I can't fix that. Perhaps you work with some other people who can walk through the implementation and connectivity with you.

The USART/VCP stuff should work irrespective of the SB14 wiring. You could check the continuity of the SB14 link at the STM32 pins, it definitely won't work in SWV mode without the connection.

Make sure your ST-LINK has reasonably current firmware, like J29, or J30

Use the ST-LINK Utilities, and the SWV Viewer windows, I'd expect this to work also.

I reckon I have eventually found the issue, it's because the revision of the board you are using and the one I have are different.

Note the revision changes above. What's more peculiar is PB3 is connected (or can be connected) not only to SWO but it's already connected to 3V3_REG_ON as can be seen in the below images. This signal is connected to mutliple points in the board.
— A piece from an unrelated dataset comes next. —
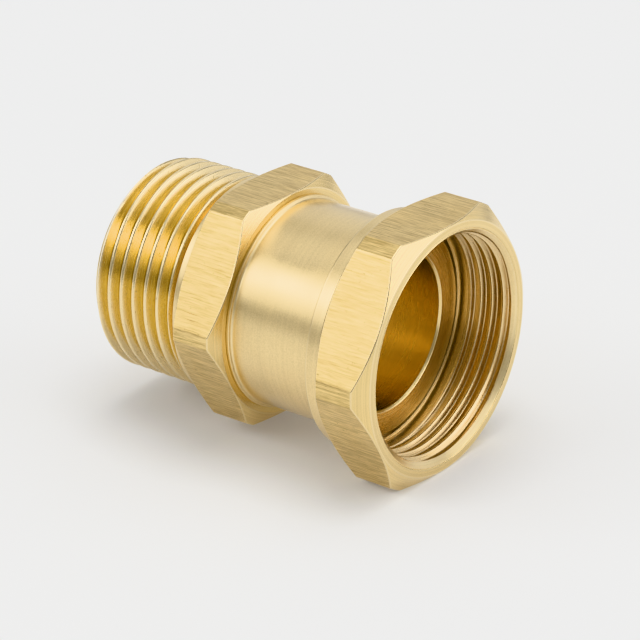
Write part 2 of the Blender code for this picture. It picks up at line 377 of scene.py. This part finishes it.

I tried changing the jumper JP6 from 3V3_REG_ON to CR1 battery but the problem is ST-Link is getting completely disconnected from STM32L4 Hence, all I can do is use it only for SWD. My quest ends here I guess.

If I am right, the more interesting question is why would ST guys do such a thing? Why can't they use any other pin other than PB3? Hope someone from ST would comment on this.